§ INSTRUCTION
Reproduce the entries shown below only from the line with "at_shaft(1) rotate([0, half_knife_angle, 0])" down to the line with "if empty is", keeping both end lines and copying each one exactly.

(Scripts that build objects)
=======

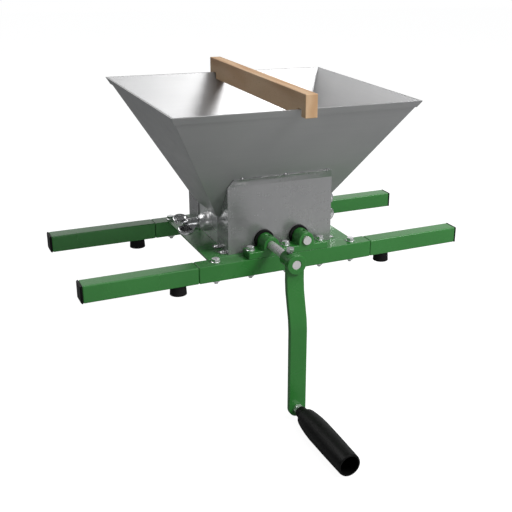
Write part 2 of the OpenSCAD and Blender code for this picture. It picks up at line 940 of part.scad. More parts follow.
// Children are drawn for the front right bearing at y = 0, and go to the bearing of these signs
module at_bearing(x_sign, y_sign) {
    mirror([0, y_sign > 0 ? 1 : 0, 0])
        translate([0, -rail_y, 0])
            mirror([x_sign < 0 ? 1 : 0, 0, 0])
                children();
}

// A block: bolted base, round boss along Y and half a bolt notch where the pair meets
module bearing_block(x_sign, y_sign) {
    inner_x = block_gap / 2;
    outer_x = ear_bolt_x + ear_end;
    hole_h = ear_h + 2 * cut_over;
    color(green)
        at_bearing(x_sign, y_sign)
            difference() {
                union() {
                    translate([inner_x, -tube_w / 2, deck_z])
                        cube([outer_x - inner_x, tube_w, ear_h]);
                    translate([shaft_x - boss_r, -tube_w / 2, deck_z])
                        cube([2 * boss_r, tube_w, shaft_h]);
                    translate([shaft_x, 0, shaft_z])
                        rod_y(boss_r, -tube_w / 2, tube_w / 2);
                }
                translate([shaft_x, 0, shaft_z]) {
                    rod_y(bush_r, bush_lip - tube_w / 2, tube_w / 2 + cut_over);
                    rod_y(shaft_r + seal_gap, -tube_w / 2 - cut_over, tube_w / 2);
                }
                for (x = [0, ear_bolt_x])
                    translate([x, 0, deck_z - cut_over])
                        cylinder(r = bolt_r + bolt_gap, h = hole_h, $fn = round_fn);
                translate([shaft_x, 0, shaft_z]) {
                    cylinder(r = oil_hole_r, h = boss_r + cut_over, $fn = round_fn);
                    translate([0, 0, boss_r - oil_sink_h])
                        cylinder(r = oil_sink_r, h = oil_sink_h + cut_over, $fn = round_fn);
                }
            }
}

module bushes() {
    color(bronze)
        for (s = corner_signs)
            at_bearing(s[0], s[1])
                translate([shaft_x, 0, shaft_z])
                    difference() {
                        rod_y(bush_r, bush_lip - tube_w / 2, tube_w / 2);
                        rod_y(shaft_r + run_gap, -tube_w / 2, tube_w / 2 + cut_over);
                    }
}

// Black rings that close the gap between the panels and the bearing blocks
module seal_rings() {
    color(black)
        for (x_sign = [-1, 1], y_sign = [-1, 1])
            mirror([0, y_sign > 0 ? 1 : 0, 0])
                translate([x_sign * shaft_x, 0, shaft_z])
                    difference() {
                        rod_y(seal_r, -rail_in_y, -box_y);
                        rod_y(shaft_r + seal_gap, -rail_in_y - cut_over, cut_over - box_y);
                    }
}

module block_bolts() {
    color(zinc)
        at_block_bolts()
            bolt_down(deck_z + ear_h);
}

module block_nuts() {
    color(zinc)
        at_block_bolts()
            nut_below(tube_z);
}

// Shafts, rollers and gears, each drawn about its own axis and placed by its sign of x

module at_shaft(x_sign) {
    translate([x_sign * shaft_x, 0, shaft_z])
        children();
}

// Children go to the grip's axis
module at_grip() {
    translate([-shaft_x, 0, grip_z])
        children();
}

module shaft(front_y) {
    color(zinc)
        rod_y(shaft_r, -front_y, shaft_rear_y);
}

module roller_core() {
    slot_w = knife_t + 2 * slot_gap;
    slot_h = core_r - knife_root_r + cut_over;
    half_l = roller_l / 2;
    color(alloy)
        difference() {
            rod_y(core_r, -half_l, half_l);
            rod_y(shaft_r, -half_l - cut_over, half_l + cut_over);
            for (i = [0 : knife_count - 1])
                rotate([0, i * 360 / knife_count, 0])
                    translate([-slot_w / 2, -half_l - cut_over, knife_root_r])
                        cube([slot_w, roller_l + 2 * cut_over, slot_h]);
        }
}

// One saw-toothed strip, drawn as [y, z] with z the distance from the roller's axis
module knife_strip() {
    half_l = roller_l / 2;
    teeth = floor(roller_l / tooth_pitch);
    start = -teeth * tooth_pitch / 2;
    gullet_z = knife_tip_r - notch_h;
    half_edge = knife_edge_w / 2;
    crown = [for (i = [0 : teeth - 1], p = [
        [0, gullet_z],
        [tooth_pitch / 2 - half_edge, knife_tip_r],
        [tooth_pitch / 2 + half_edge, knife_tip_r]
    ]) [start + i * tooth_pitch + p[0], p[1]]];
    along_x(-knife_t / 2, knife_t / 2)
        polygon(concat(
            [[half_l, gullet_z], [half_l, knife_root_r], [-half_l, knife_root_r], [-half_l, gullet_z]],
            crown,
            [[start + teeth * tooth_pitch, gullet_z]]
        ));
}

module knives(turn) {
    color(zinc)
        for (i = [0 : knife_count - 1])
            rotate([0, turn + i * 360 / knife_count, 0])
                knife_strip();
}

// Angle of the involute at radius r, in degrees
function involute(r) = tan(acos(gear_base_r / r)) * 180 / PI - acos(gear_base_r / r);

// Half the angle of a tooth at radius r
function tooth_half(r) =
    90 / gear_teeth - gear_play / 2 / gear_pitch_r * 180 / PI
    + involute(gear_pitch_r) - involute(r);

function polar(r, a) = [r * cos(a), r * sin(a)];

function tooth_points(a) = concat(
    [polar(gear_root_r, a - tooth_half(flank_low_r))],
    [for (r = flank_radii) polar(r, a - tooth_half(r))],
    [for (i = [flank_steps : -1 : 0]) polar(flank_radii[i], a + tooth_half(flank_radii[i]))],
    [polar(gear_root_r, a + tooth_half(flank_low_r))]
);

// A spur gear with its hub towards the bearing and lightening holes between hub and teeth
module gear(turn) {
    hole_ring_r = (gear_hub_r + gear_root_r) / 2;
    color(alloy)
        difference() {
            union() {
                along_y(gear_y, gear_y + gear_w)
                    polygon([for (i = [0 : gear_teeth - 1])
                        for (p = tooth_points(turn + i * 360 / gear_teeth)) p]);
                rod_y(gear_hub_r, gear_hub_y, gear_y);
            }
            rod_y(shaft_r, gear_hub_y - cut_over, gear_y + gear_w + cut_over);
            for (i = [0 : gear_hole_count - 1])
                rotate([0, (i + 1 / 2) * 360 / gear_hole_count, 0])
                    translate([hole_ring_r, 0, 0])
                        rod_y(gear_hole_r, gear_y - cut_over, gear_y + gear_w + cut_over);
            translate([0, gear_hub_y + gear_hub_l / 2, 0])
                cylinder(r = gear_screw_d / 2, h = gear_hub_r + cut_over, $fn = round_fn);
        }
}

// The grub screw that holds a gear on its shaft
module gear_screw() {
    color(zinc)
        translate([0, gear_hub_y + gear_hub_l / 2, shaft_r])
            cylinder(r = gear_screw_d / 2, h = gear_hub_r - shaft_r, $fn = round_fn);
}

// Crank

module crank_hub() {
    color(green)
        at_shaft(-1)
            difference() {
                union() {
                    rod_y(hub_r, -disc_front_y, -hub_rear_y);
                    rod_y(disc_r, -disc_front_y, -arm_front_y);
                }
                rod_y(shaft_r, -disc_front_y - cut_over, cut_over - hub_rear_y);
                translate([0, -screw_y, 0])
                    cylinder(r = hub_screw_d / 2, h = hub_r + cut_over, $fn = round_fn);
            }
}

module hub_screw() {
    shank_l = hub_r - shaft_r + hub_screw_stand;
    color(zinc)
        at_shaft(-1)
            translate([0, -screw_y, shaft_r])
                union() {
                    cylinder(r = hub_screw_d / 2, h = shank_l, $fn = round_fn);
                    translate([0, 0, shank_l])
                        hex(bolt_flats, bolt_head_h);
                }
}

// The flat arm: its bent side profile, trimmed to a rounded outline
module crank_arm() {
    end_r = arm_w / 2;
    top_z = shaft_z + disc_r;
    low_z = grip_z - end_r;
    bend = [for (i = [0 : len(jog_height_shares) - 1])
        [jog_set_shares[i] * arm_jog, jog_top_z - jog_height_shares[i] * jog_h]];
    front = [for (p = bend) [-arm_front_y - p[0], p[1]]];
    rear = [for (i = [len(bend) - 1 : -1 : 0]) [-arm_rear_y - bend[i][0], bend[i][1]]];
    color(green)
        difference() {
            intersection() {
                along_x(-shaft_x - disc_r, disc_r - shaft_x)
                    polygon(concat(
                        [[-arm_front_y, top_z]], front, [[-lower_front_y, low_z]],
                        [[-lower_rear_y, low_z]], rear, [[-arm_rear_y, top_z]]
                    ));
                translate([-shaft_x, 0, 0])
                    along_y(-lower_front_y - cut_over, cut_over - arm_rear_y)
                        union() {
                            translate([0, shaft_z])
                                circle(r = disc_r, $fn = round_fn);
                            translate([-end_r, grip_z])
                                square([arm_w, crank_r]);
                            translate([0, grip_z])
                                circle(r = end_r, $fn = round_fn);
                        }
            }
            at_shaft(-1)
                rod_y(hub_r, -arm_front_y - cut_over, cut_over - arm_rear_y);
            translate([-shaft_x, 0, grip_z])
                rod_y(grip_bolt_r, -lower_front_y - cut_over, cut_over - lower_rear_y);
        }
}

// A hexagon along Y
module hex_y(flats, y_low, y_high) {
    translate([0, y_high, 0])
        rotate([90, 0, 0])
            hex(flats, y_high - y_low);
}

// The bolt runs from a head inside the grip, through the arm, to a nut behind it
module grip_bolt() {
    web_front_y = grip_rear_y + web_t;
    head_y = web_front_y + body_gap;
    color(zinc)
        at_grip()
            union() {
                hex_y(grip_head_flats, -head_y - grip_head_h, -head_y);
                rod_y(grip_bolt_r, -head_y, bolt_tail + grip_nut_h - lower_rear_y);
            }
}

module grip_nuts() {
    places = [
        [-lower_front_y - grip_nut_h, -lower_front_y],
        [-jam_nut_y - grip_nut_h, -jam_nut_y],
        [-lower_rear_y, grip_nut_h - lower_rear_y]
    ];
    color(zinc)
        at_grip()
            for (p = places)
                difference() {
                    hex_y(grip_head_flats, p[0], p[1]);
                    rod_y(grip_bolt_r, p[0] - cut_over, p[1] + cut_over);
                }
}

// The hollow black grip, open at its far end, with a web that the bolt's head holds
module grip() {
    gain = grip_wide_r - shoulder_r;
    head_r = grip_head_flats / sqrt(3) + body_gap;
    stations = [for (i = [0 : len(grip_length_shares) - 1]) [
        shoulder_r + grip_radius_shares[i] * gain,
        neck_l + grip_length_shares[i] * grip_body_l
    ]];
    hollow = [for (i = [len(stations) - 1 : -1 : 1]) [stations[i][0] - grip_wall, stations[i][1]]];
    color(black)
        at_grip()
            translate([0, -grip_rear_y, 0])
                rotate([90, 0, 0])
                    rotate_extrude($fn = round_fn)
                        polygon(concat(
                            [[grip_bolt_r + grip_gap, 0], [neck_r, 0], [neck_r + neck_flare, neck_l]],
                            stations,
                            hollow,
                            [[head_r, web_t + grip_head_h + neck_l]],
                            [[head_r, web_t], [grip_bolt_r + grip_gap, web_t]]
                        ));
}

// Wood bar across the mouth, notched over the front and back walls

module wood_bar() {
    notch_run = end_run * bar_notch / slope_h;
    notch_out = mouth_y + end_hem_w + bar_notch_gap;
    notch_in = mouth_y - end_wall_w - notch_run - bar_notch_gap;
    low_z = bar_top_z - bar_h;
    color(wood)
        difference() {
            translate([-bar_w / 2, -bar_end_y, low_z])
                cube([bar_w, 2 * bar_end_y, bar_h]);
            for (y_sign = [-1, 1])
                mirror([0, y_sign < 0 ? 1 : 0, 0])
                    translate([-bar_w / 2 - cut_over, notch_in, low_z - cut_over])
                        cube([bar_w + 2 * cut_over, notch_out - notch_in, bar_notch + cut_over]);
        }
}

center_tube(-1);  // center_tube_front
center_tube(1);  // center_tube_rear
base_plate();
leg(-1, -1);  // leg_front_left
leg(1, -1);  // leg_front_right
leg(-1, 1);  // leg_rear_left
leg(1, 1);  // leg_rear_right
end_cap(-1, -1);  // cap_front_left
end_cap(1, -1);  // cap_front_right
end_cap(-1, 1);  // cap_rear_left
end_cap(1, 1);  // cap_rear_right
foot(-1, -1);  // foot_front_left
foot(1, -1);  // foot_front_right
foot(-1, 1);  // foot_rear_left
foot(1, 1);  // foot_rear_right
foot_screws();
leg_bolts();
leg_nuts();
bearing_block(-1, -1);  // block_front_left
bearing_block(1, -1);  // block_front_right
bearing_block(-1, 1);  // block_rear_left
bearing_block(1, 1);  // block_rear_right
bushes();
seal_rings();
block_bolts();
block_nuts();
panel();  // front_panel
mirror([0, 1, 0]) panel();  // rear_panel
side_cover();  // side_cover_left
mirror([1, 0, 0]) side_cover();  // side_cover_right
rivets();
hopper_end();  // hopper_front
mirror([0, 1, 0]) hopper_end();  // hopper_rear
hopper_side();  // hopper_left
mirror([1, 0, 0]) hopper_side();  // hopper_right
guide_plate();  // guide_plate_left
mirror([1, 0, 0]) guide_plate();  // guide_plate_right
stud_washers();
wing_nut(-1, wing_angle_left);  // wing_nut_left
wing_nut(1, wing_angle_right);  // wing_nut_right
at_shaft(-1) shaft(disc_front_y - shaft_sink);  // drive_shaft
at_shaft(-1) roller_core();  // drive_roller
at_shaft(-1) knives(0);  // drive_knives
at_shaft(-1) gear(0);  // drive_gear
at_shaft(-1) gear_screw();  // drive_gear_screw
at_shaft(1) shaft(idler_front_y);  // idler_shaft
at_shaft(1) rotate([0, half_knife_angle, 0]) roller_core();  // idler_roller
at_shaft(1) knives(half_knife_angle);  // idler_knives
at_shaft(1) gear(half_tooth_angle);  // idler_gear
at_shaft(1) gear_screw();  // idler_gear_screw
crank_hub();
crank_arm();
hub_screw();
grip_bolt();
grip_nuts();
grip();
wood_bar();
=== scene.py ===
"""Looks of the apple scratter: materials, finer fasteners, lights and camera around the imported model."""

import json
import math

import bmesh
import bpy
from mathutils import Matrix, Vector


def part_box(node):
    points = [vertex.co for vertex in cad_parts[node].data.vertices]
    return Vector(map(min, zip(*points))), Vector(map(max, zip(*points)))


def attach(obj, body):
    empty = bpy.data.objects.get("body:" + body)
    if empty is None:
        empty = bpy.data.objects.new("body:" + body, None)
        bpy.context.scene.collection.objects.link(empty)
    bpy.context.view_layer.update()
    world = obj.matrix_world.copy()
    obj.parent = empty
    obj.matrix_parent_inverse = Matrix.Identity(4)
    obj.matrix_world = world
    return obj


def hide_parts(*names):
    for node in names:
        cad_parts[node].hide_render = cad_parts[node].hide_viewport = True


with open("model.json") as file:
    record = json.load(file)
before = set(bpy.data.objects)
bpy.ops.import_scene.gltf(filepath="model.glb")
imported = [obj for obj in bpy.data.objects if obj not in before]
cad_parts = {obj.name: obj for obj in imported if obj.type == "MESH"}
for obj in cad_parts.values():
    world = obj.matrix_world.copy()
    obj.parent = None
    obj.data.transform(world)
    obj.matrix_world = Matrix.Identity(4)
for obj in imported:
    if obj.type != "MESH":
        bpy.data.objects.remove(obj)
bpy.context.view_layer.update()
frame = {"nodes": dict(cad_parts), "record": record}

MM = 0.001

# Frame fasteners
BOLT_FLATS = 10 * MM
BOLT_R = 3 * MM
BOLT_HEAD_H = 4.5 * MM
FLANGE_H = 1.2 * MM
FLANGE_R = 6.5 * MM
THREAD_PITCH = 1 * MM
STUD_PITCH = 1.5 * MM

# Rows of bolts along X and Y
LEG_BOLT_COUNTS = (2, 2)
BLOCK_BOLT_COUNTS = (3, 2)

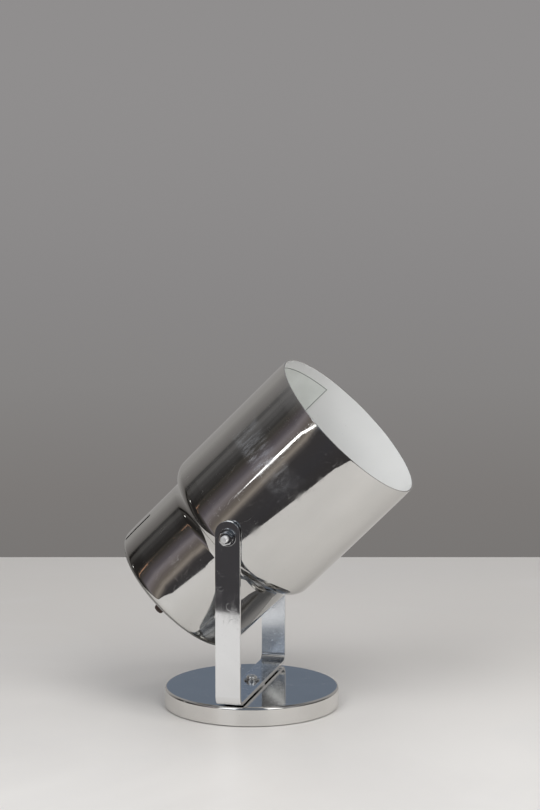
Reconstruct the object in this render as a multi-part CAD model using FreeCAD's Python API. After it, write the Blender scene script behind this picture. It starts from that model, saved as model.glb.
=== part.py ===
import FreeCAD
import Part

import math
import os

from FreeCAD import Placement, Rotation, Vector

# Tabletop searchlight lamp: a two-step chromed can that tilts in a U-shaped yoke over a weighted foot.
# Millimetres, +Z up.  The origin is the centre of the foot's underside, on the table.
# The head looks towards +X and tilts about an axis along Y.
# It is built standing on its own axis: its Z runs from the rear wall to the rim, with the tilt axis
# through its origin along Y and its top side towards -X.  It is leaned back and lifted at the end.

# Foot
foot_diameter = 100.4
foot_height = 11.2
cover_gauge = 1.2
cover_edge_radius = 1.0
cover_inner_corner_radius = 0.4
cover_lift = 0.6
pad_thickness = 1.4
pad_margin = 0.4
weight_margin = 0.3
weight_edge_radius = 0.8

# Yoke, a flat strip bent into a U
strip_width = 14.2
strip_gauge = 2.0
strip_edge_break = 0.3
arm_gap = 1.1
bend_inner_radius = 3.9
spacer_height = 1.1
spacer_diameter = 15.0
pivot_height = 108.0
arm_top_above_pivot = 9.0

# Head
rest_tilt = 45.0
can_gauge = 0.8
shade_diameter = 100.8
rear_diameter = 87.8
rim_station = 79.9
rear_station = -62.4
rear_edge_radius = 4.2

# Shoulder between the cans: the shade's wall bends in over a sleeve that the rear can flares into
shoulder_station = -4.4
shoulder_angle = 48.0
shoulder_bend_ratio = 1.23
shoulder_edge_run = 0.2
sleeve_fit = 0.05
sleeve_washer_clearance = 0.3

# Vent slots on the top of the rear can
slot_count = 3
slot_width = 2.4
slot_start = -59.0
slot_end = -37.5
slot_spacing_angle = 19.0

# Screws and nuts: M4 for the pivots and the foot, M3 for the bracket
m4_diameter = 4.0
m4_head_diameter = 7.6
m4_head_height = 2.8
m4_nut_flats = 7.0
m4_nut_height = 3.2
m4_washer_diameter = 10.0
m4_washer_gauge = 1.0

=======

§ SOLUTION
at_shaft(1) rotate([0, half_knife_angle, 0]) roller_core();  // idler_roller
at_shaft(1) knives(half_knife_angle);  // idler_knives
at_shaft(1) gear(half_tooth_angle);  // idler_gear
at_shaft(1) gear_screw();  // idler_gear_screw
crank_hub();
crank_arm();
hub_screw();
grip_bolt();
grip_nuts();
grip();
wood_bar();
=== scene.py ===
"""Looks of the apple scratter: materials, finer fasteners, lights and camera around the imported model."""

import json
import math

import bmesh
import bpy
from mathutils import Matrix, Vector


def part_box(node):
    points = [vertex.co for vertex in cad_parts[node].data.vertices]
    return Vector(map(min, zip(*points))), Vector(map(max, zip(*points)))


def attach(obj, body):
    empty = bpy.data.objects.get("body:" + body)
    if empty is None:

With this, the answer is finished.